>> Start INFORMATION PROVIDED
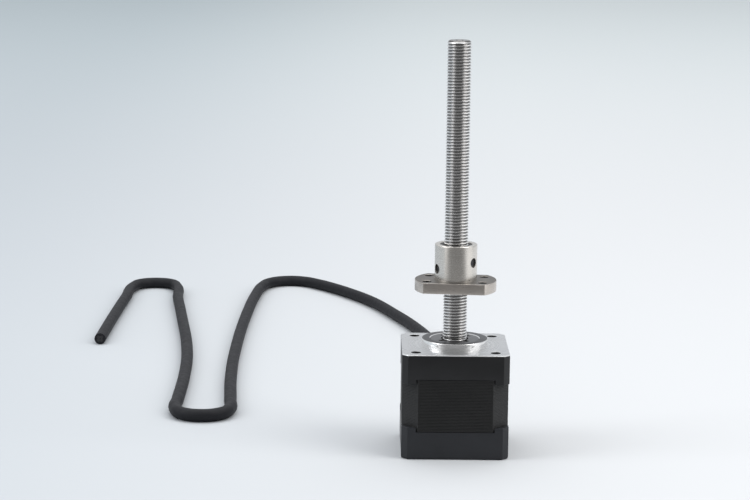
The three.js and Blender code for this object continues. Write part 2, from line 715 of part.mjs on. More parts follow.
place('lead_screw', leadScrew(), screwSteel, screwGroup);
const frontCore = rotorCore(MAGNET_TOP + SEAM, STACK_TOP);
const rearCore = rotorCore(STACK_BOTTOM, MAGNET_BOTTOM - SEAM);
place('rotor_core_front', frontCore, siliconSteel, screwGroup);
const magnetRing = ring(SLEEVE_BORE, MAGNET_RADIUS, MAGNET_BOTTOM, MAGNET_TOP, ROUND);
place('rotor_magnet', magnetRing, magnet, screwGroup);
const rearCoreMesh = place('rotor_core_rear', rearCore, siliconSteel, screwGroup);
rearCoreMesh.rotation.z = TOOTH_PITCH / 2; // the two cores are half a tooth out of step
place('front_bearing_inner_race', innerRace(FRONT_BEARING), bearingSteel, screwGroup);
place('rear_bearing_inner_race', innerRace(REAR_BEARING), bearingSteel, screwGroup);
const spacer = ring(SLEEVE_BORE, SPACER_RADIUS, STACK_TOP + SEAM, FRONT_BEARING.bottom - SEAM, ROUND);
place('shaft_spacer', spacer, springSteel, screwGroup);

// ---- Ball nut ----

const nutGroup = new THREE.Group();
nutGroup.position.z = NUT_BOTTOM;
part.add(nutGroup);

function flangeShape() {
  const reach = Math.asin(FLANGE_FLAT / FLANGE_RADIUS);
  const shape = new THREE.Shape();
  shape.absarc(0, 0, FLANGE_RADIUS, -reach, reach);
  shape.absarc(0, 0, FLANGE_RADIUS, Math.PI - reach, Math.PI + reach);
  shape.closePath();
  for (const angle of FLANGE_HOLE_ANGLES) {
    const at = polar(FLANGE_HOLE_CIRCLE, THREE.MathUtils.degToRad(angle));
    const hole = new THREE.Path();
    hole.absarc(at.x, at.y, FLANGE_HOLE_RADIUS, 0, 2 * Math.PI, true);
    shape.holes.push(hole);
  }
  return shape;
}

function radialPlug(radius, from, to, port) {
  const height = FLANGE_THICKNESS + port.height;
  const plug = disc(radius, from, to, HOLE_ROUND).rotate([0, 90, 0]);
  return plug.rotate([0, 0, port.angle]).translate([0, 0, height]);
}

function nutBody() {
  const recess = WIPER_RADIUS + 2 * FIT;
  const recessDepth = WIPER_THICKNESS + GAP;
  const barrel = turned([
    [0, 0],
    [NUT_RADIUS, 0],
    [NUT_RADIUS, NUT_LENGTH - EDGE],
    [NUT_RADIUS - EDGE, NUT_LENGTH],
    [0, NUT_LENGTH],
  ], LARGE_ROUND);
  return cut(
    joined(prism(flangeShape(), 0, FLANGE_THICKNESS, 7), barrel),
    disc(NUT_BORE, -PAST, NUT_LENGTH + PAST, ROUND),
    disc(recess, -PAST, recessDepth, ROUND),
    disc(recess, NUT_LENGTH - recessDepth, NUT_LENGTH + PAST, ROUND),
    ...PORTS.map((port) => radialPlug(PORT_RADIUS, NUT_BORE - PAST, NUT_RADIUS + PAST, port)),
  );
}

function wiper(bottom) {
  return ring(SCREW_RADIUS + 2 * FIT, WIPER_RADIUS - FIT, bottom, bottom + WIPER_THICKNESS, ROUND);
}

// One circuit of balls: a helical string in the groove between screw and nut. It stops short of the
// deflector on both sides, which carries each ball back over the crest between two turns.
function ballCircuit(port) {
  const deflectorAngle = THREE.MathUtils.degToRad(port.angle) + NUT_YAW;
  const clearAngle = 0.5;
  const steps = 18;
  const grooveFoot = THREAD_BOTTOM - THREAD_OVERRUN + LEAD / 2 - NUT_BOTTOM;
  const heightAt = (angle) => grooveFoot + (LEAD * angle) / (2 * Math.PI);
  const middle = heightAt(deflectorAngle + Math.PI);
  const turnsUp = Math.round((FLANGE_THICKNESS + port.height - middle) / LEAD);
  const points = [];
  for (let i = 0; i <= steps; i += 1) {
    const angle = deflectorAngle + clearAngle + ((2 * Math.PI - 2 * clearAngle) * i) / steps;
    const { x, y } = polar(NUT_BALL_CIRCLE, angle);
    points.push(new THREE.Vector3(x, y, heightAt(angle) + LEAD * turnsUp));
  }
  return tube(new THREE.CatmullRomCurve3(points), NUT_BALL, WIRE_ROUND, steps);
}

const nutBodyMesh = place('nut_body', nutBody(), nickelSteel, nutGroup);
nutBodyMesh.rotation.z = NUT_YAW;
place('nut_wiper_lower', wiper(WIPER_SINK), blackPlastic, nutGroup);
place('nut_wiper_upper', wiper(NUT_LENGTH - WIPER_THICKNESS - WIPER_SINK), blackPlastic, nutGroup);
PORTS.forEach((port, i) => {
  const plug = radialPlug(PORT_RADIUS - 2 * FIT, DEFLECTOR_INNER, DEFLECTOR_OUTER, port);
  const deflector = place(`deflector_${i + 1}`, plug, blackPlastic, nutGroup);
  deflector.rotation.z = NUT_YAW;
  place(`ball_circuit_${i + 1}`, ballCircuit(port), bearingSteel, nutGroup);
});

export default part;
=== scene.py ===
import json
import math
import random

import bmesh
import bpy
from mathutils import Matrix, Vector


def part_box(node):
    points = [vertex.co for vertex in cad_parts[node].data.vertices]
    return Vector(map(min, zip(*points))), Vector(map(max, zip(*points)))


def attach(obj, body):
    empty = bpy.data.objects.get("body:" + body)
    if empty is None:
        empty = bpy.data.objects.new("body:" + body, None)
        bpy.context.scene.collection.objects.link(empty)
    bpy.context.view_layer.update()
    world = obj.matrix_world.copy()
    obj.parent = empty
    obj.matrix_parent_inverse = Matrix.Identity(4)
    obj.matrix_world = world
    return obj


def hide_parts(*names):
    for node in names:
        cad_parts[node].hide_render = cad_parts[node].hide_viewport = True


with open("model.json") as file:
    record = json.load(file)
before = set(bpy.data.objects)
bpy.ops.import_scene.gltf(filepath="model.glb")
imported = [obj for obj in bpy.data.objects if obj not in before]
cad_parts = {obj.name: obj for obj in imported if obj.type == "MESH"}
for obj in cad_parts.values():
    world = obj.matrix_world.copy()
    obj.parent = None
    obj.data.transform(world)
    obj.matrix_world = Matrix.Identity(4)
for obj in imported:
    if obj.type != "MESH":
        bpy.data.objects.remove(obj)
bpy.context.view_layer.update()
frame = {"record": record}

# The looks of a 35 mm stepper motor with its ball screw, ball nut and lead cable. Shapes are drawn
# in millimetres, in the part's frame, and scaled to metres when their object is made.

MM = 0.001
TURN = 2 * math.pi
RECORD = frame["record"]
BODY_OF = {node: body for body, nodes in RECORD["behaviour"]["bodies"].items() for node in nodes}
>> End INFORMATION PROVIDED
Working from the data above, extract solely the lines from the one containing "const plug = radialPlug(PORT_RADIUS" through the one containing "zip(*points))), Vector(map(max, zip(*points)))", exactly as they appear, both included.

> _RESPONSE TO THIS EXERCISE_
  const plug = radialPlug(PORT_RADIUS - 2 * FIT, DEFLECTOR_INNER, DEFLECTOR_OUTER, port);
  const deflector = place(`deflector_${i + 1}`, plug, blackPlastic, nutGroup);
  deflector.rotation.z = NUT_YAW;
  place(`ball_circuit_${i + 1}`, ballCircuit(port), bearingSteel, nutGroup);
});

export default part;
=== scene.py ===
import json
import math
import random

import bmesh
import bpy
from mathutils import Matrix, Vector


def part_box(node):
    points = [vertex.co for vertex in cad_parts[node].data.vertices]
    return Vector(map(min, zip(*points))), Vector(map(max, zip(*points)))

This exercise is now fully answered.